Breaking rank from their previous designs, the new processors did benchmark slightly

lower than AMD and Intel counterparts, but their ability to run at 5v compared to the

3.3v of AMD chips meant they could be used as upgrades in early 5v 486 motherboards.

This time round various OEMs took notice, and proudly advertised their new wallet friendly

486 machines, although large brands like Acer and Compaq were wooed only by the AMD alternative,

leaving Cyrix still as a bit of an underdog in this silicon race.

It was around this time that a tombstone was erected in the Cyrix main office stating RIP

Intel Inside, something Jerry was very proud of.

The problem was, 1993 was also the year Intel's P5 architecture landed, with the original

Pentium processors.

Cyrix, and indeed, other manufacturers such as AMD, had some catching up to do.

**

This is also around the time of a number of lawsuits, one of many the company seemingly

found itself either instigating or caught up in, spending more each year on suit than

it's original $4 million start up capital.

At the time Intel seemed to have a gripe with every rival x86 manufacturer and gave no exceptions

to Cyrix.

However, with Cyrix's from the ground up approach, Intel were set to invariably lose.

An out of court settlement then gave Cyrix the right to produce it's own x86 designs

in any foundry which held an Intel licence.

Texas Instruments held a licence, but during 1994, Cyrix would fall out with them over

production difficulties.

Instead, an alliance with an alternative licence holder; IBM Microelectronics was established.

Being unable to produce the chips themselves, having a reliable fabricator was essential

for Cyrix and therefore the possibly less than favourable deal struck meant that IBM

earned the right to build and sell half of the Cyrix designed processors under the IBM

name.

This might sound quite dreary, but 1994 would still prove to be a record year for growth

of the business.

By 1995, Cyrix's Pentium clone was still not ready, but instead they had their old trick

up their sleeve.

This trick would be presented in the form of the Cyrix Cx5x86 processor.

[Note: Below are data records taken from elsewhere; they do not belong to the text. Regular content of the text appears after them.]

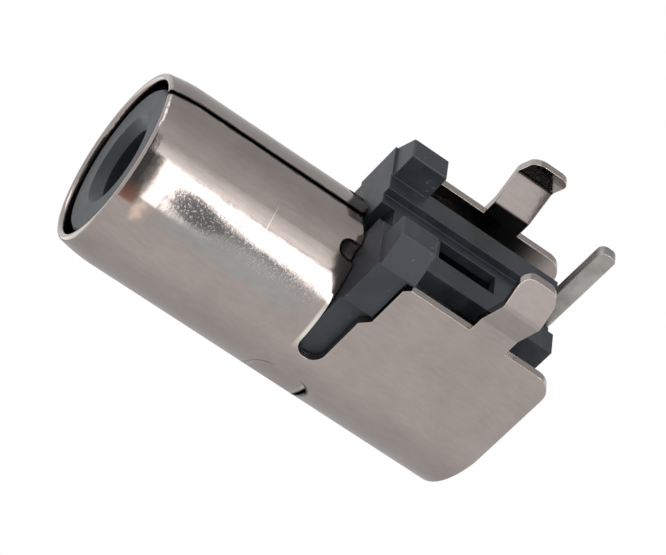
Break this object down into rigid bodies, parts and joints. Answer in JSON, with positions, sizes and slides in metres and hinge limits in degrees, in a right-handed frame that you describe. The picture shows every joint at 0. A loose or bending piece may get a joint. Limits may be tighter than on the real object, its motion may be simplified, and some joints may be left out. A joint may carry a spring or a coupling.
{
  "type": "rca socket",
  "caption": "Right-angle coaxial audio socket for a circuit board: rolled metal shell with snap-in legs, moulded insulator and a spring contact with a solder tail.",
  "frame": {"origin": "where the centre line of the signal tail crosses the circuit board's face, on which the insulator's two feet seat", "axes": "+Z away from the board, so the legs and the tail point to -Z; -Y out of the socket's mouth, +Y to its back; X across"},
  "size_m": [0.0096, 0.0188, 0.0135],
  "materials": {
    "nickel": "satin nickel plate over rolled steel sheet",
    "insulator": "matte moulded charcoal plastic",
    "tinned_contact": "dull tin plate over brass"
  },
  "bodies": {
    "root": {"shell": "nickel", "insulator_housing": "insulator", "centre_contact": "tinned_contact"}
  },
  "joints": []
}
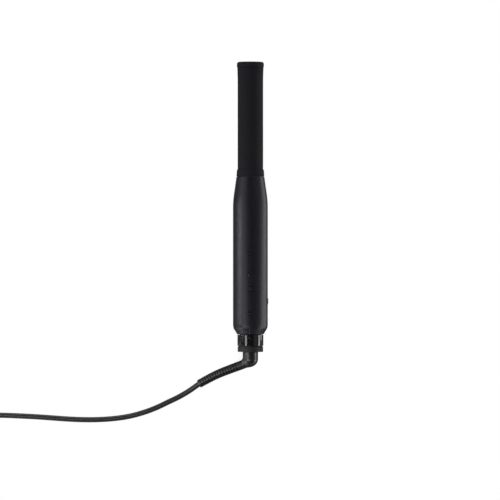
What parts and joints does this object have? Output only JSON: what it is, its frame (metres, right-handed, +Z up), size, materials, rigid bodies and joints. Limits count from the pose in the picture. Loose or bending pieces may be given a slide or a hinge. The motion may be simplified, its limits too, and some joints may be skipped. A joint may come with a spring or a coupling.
{
  "type": "curling wand",
  "caption": "Clipless hair-curling wand: straight matte heated barrel, round satin handle with flush buttons, turning lock ring and swivel cord outlet, with its mains cord coiled beside it.",
  "frame": {"origin": "on the surface that the wand lies on, under the middle of its length", "axes": "+Y along the wand towards the tip of the barrel, +Z up out of the button side, +X to the right seen from the button side"},
  "size_m": [0.4159, 0.3971, 0.0371],
  "materials": {
    "satin_shell": "satin near-black moulded plastic with a very fine grain",
    "barrel_coat": "very matte black heat-resistant coat on an aluminium tube",
    "heat_plastic": "dull black heat-resistant plastic",
    "gloss_trim": "polished black plastic",
    "matte_trim": "matte black plastic",
    "button_plastic": "satin black plastic",
    "cord_rubber": "soft satin black cord jacket",
    "lens": "translucent light window",
    "ceramic": "pressed ceramic",
    "aluminium": "extruded",
    "brass": "stamped",
    "steel": "zinc plated",
    "inner_plastic": "natural moulded plastic",
    "board": "solder-masked glass epoxy",
    "film": "amber insulating film",
    "chip": "moulded epoxy",
    "sleeve": "woven glass sleeve"
  },
  "bodies": {
    "wand": {"tip_cap": "heat_plastic", "barrel": "barrel_coat", "neck_collar": "heat_plastic", "tip_insulator": "ceramic", "heater_core_front": "aluminium", "heater_core_rear": "aluminium", "electrode_front": "brass", "electrode_rear": "brass", "insulation_film": "film", "thermistor": "ceramic", "thermal_fuse": "steel", "heat_shield_disc": "ceramic", "ptc_stone_neck": "ceramic", "ptc_stone_tip": "ceramic", "handle_front_shell": "satin_shell", "handle_rear_shell": "satin_shell", "casing_screw_1": "steel", "casing_screw_2": "steel", "board_screw_left": "steel", "board_screw_right": "steel", "indicator_lens_upper": "lens", "indicator_lens_lower": "lens", "control_board": "board", "tactile_switch_lower": "inner_plastic", "tactile_switch_raise": "inner_plastic", "tactile_switch_power": "inner_plastic", "indicator_lamp": "lens", "filter_capacitor": "film", "triac": "chip", "slide_switch_body": "inner_plastic", "lock_switch": "inner_plastic", "lead_heater_front": "sleeve", "lead_heater_rear": "sleeve", "lead_fuse": "sleeve", "lead_thermistor": "sleeve", "lead_supply_live": "sleeve", "lead_supply_neutral": "sleeve", "end_bearing": "matte_trim", "friction_ring": "cord_rubber", "brush_holder": "inner_plastic", "brush_live": "brass", "brush_neutral": "brass"},
    "lock_ring": {"lock_ring": "gloss_trim"},
    "swivel": {"swivel_hub": "matte_trim", "slip_ring_live": "brass", "slip_ring_neutral": "brass", "retaining_clip": "steel", "elbow_strain_relief": "cord_rubber", "cord_lead": "cord_rubber", "cord_coil": "cord_rubber", "cord_tail": "cord_rubber", "cord_tie": "matte_trim", "plug_body": "cord_rubber", "plug_blade_left": "brass", "plug_blade_right": "brass"},
    "lower_button": {"button_lower": "button_plastic"},
    "raise_button": {"button_raise": "button_plastic"},
    "power_button": {"button_power": "button_plastic"},
    "slide_switch": {"slide_knob": "button_plastic"}
  },
  "joints": [
    {"name": "cord_swivel", "type": "hinge", "parent": "wand", "child": "swivel", "pos_m": [0, -0.156, 0.018], "axis": [0, 1, 0], "continuous": true},
    {"name": "lock_ring_turn", "type": "hinge", "parent": "wand", "child": "lock_ring", "pos_m": [0, -0.1467, 0.018], "axis": [0, 1, 0], "range_deg": [0, 40]},
    {"name": "lower_press", "type": "slide", "parent": "wand", "child": "lower_button", "axis": [0, 0, -1], "range_m": [0, 0.0006], "stiffness_N_per_m": 600},
    {"name": "raise_press", "type": "slide", "parent": "wand", "child": "raise_button", "axis": [0, 0, -1], "range_m": [0, 0.0006], "stiffness_N_per_m": 600},
    {"name": "power_press", "type": "slide", "parent": "wand", "child": "power_button", "axis": [0, 0, -1], "range_m": [0, 0.0006], "stiffness_N_per_m": 600},
    {"name": "slide_switch_travel", "type": "slide", "parent": "wand", "child": "slide_switch", "axis": [0, -1, 0], "range_m": [0, 0.003]}
  ]
}
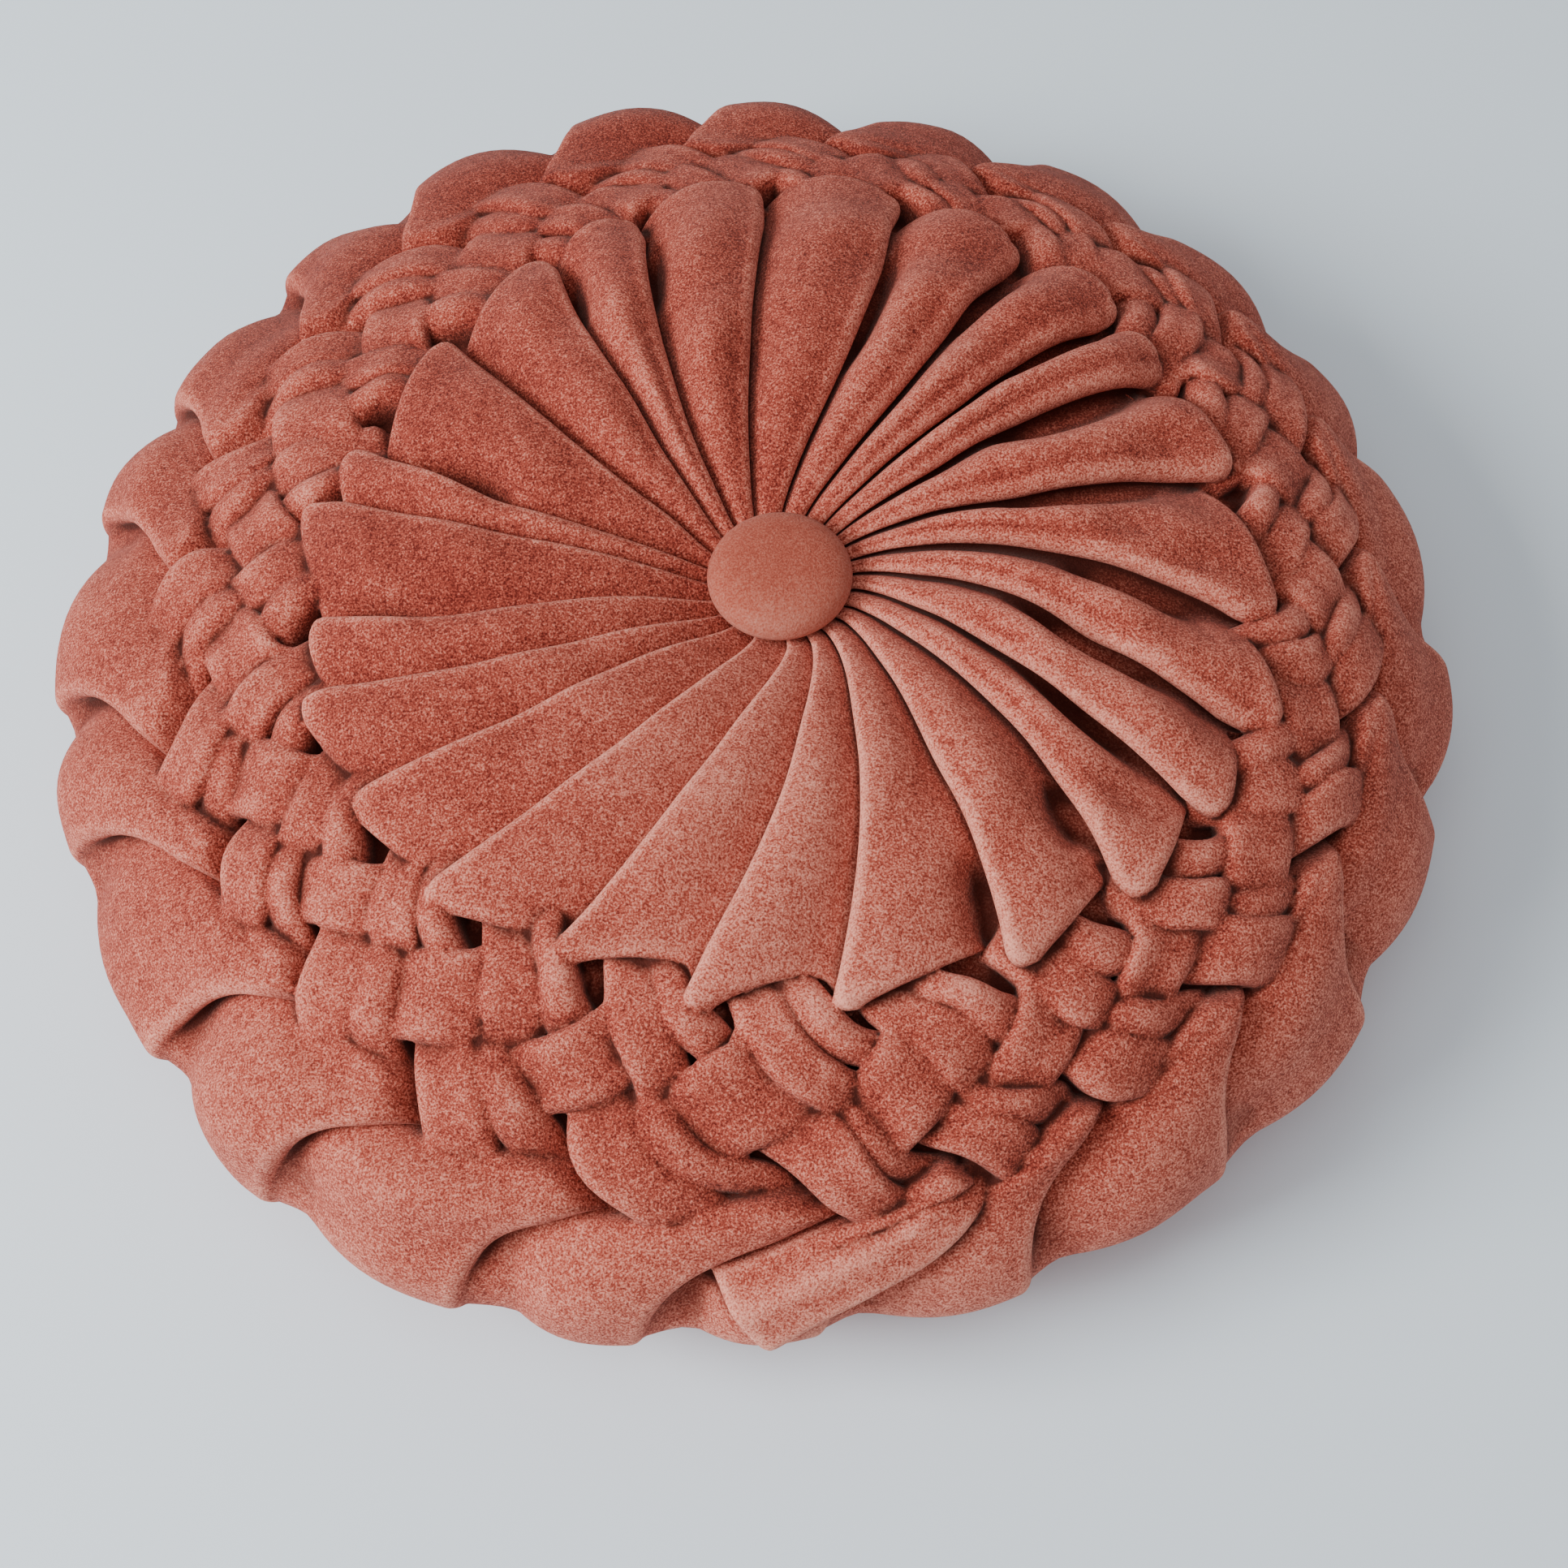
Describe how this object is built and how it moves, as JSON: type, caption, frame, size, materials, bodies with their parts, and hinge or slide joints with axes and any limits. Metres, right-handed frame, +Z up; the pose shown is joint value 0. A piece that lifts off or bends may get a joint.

Just like their early 386 upgrades, this chip plugged directly into a 3.3v 486 socket and

ran at 80, 100 or 120MHz speeds.

Running at 100MHz yielded performance comparable to a Pentium 75MHz, and this was by far the

most common iteration of the chip..... and so, just like that, us 486 owners seemingly

had an upgrade route to Pentium bliss, but without having to do much more than shell

out a few quid... of course, it wasn't quite that simple.

You had to have a compatible BIOS to begin with, and then of course, there was capabilities.

This time around, Intel had beaten Cyrix to it, and had launched the 486 pin compatible

Pentium Overdrive in February 1995; some 6 months before the 5x86.

However priced at $299, or around £250 over in the UK, this was definitely not a cheap

upgrade route, and what's more, chips like the 5x86 outperformed it in most benchmarks.

Although the Overdrive was far more compatible with the Pentium instruction set, whilst the

5x86 was more like a souped up 486 processor.

Although the 5x86 was affordable, one area of contention was the lack of branch prediction;

a key element of the Pentium line, and I say contention here because, the 5x86 did have

branch-prediction, and indeed the benchmarks Cyrix pushed were with the branch-prediction

features turned on, but due to instabilities, it was disabled before release.

Cheeky, cheeky.

You could in fact, re-enable this through specialist software, but it resulted in an

unstable system, so was fairly useless.

For people like myself who spent weeks pouring over benchmarks seeking an upgrade route,

this was quite a disappointment.

Of course, the processor was much faster than my 486, but it just failed to present the

same optimisations in newer games, or even run them at all, given most software was then

being designed with a true Pentium architecture in mind.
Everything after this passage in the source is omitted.